There are many implementations of the mod function, and I think it's worth it to list all of them --- at least according to Wikipedia, I'm sure there are more.

// Important to be able to use `MathF`.
using System;

public static class MathFUtils {
    public static class Mod {
        public static float Trunc(float a, float b) =>
            a - b * ((int)(a / b));

        public static float Round(float a, float b) =>
            a - b * MathF.Round(a / b);

        public static float Floor(float a, float b) =>
            a - b * MathF.Floor(a / b);

        public static float Ceil(float a, float b) =>
            a - b * MathF.Ceiling(a / b);

        public static float Euclidean(float a, float b) =>
            a - MathF.Abs(b) * MathF.Floor(a / MathF.Abs(b));
    }
}

---

According to the Wikipedia (as well as my experience) stick to Euclidean. It is the most useful in terms of mathematical and probabilistic properties. If you ever need Trunc, then I believe % does just that.

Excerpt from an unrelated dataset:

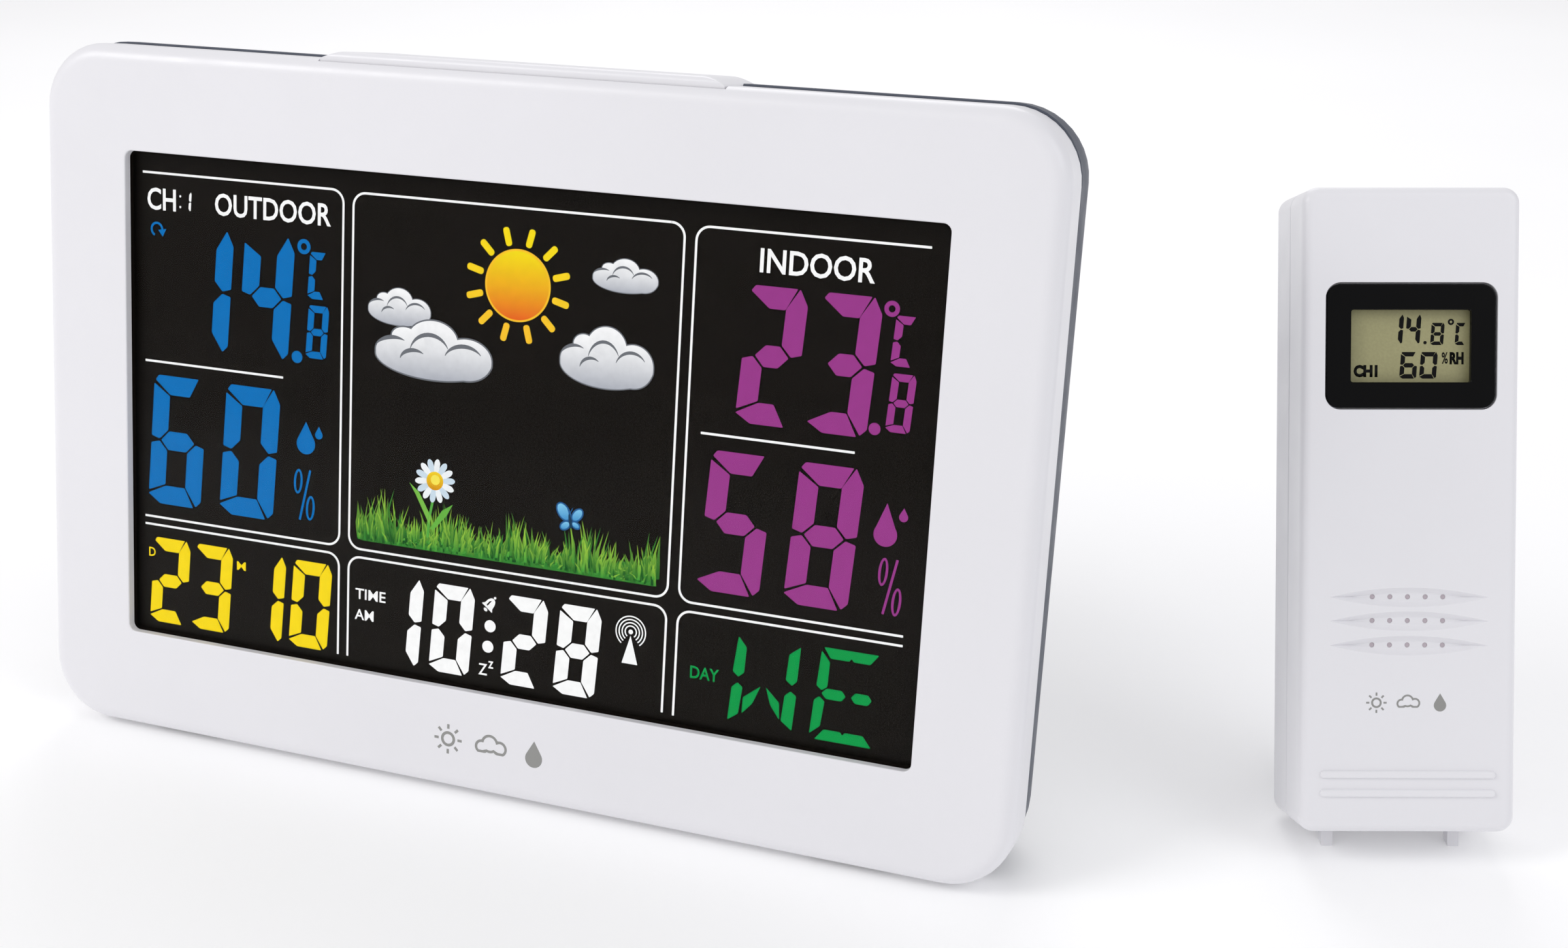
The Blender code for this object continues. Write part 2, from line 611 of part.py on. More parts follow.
def make_snooze_key(frame):
    def outline(top):
        slope = SNOOZE_HALF - SNOOZE_TOP_HALF
        half = SNOOZE_HALF - slope * (top - SNOOZE_BASE - 0.7) / (SNOOZE_TOP - SNOOZE_BASE - 0.7)
        low = SNOOZE_BASE
        return [
            (SNOOZE_HALF, low),
            (SNOOZE_HALF, low + 0.6),
            (half + 1.2, top - 0.25),
            (half, top),
            (-half, top),
            (-half - 1.2, top - 0.25),
            (-SNOOZE_HALF, low + 0.6),
            (-SNOOZE_HALF, low),
        ]

    steps = (
        (SNOOZE_FRONT, -1.0),
        (SNOOZE_FRONT + 0.5, -0.45),
        (SNOOZE_FRONT + 1.6, 0.0),
        (SNOOZE_BACK - 1.2, 0.0),
        (SNOOZE_BACK - 0.3, -0.4),
        (SNOOZE_BACK, -0.9),
    )
    cap = stack("Y", [(along, outline(SNOOZE_TOP + drop)) for along, drop in steps])
    key = add("snooze_key", cap, frame, "white_shell", (0.0, 12.5, SNOOZE_BASE))
    stems = [block((-3.0, 11.0, 125.1), (3.0, 14.0, SNOOZE_BASE + 0.4))]
    stems += [block((x - 1.0, 11.5, 128.0), (x + 1.0, 13.5, SNOOZE_BASE + 0.4)) for x in mirrored(30.0)]
    for stem in stems:
        join(key, stem)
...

Also, for those of you who might be confused as to what each of them do, and how, I highly recommend reading the Wikipedia article (even if it's hard) and looking at the images of each representation.

Of course these are not necessarily the most performant, but they do work. If you are concerned about performance, I recommend finding a local C# god, or asking one as they pass through our mortal plane.

Answer 13

A single line implementation of dcastro's answer (the most compliant with other languages):

int Mod(int a, int n)
{
    return (((a %= n) < 0) && n > 0) || (a > 0 && n < 0) ? a + n : a;
}

If you'd like to keep the use of % operator (you can't overload native operators in C#):

public class IntM
{
    private int _value;

    private IntM(int value)
    {
        _value = value;
    }

    private static int Mod(int a, int n)
    {
        return (((a %= n) < 0) && n > 0) || (a > 0 && n < 0) ? a + n : a;
    }

    public static implicit operator int(IntM i) => i._value;
    public static implicit operator IntM(int i) => new IntM(i);
    public static int operator %(IntM a, int n) => Mod(a, n);
    public static int operator %(int a, IntM n) => Mod(a, n);
}

Use case, both works:

int r = (IntM)a % n;

// Or
int r = a % n(IntM);

Answer 14

Here's my one liner for positive integers, based on this answer:

usage:

(-7).Mod(3); // returns 2

implementation:

static int Mod(this int a, int n) => (((a %= n) < 0) ? n : 0) + a;

Answer 15

ShreevatsaR's second answer:

int mod(int x, int m) {
    int r = x % m;
    return r < 0 ? r + m : r;
}

can be written using the var pattern and switch expressions in newer versions of C# as a one-liner:

int mod(int x, int m) => (x % m) switch 
{ 
    < 0 and var r => r + m, var r => r 
}